David Oxygène : Les organisations membres du « G8 », (le groupe des 8 candidats opposés à Jovenel Moïse, le successeur désigné du président Martelly), des partis politiques comme la plateforme Pitit Dessalines et le Fanmi Lavalas [fondé par l’ex président Jean-Bertrand Aristide] participent aux manifestations, mais aussi le MOLEGHAF, le MELA (Mouvement des étudiants pour le changement) et ANBAKE POU CHANJE qui est une organisation de quartier.

RP : Peux-tu nous présenter ton organisation, le MOLEGHAF ?

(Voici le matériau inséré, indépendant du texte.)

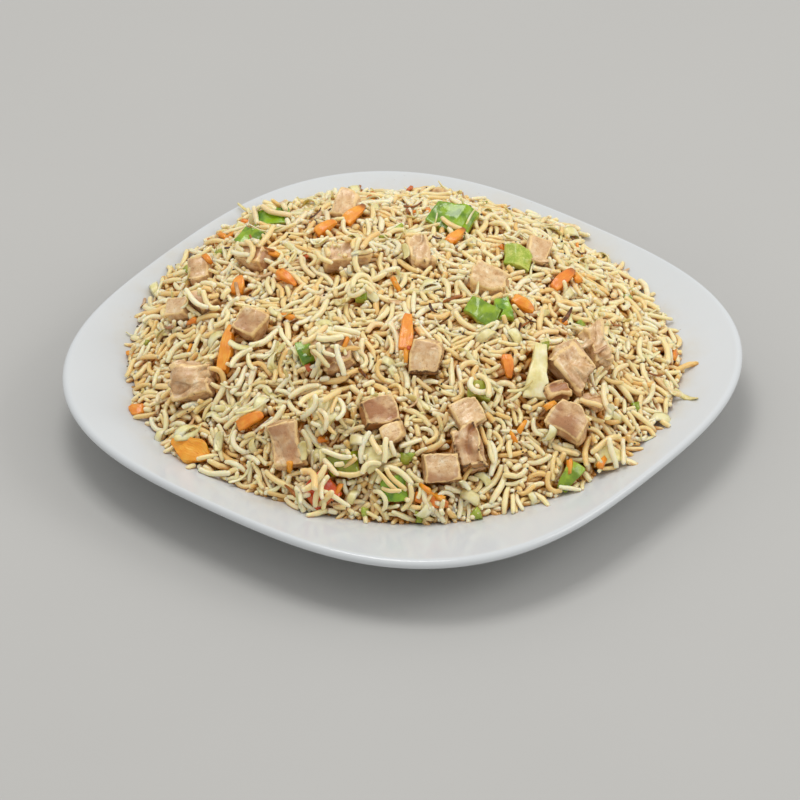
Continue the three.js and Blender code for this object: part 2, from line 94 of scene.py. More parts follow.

D.O. : Le MOLEGHAF est composé de jeunes, d’étudiants, d’habitants des quartiers pauvres et de deux cellules ouvrières. Ce n’est pas une organisation trotskiste en tant que telle.

Nos camarades ouvriers travaillent dans les usines qui se trouvent sur la zone industrielle de SONAPI, sur la route qui mène à l’aéroport de Port-au-Prince. En ce moment, il n’y pas de grève dans les usines. Quand on est ouvrier à Haïti, ce n’est d’ailleurs pas facile de manifester. Les usines, c’est la mauvaise vie, c’est le salaire de tuberculose (c’est comme ça qu’on appelle les salaires les plus bas), c’est l’exploitation, c’est la révocation arbitraire.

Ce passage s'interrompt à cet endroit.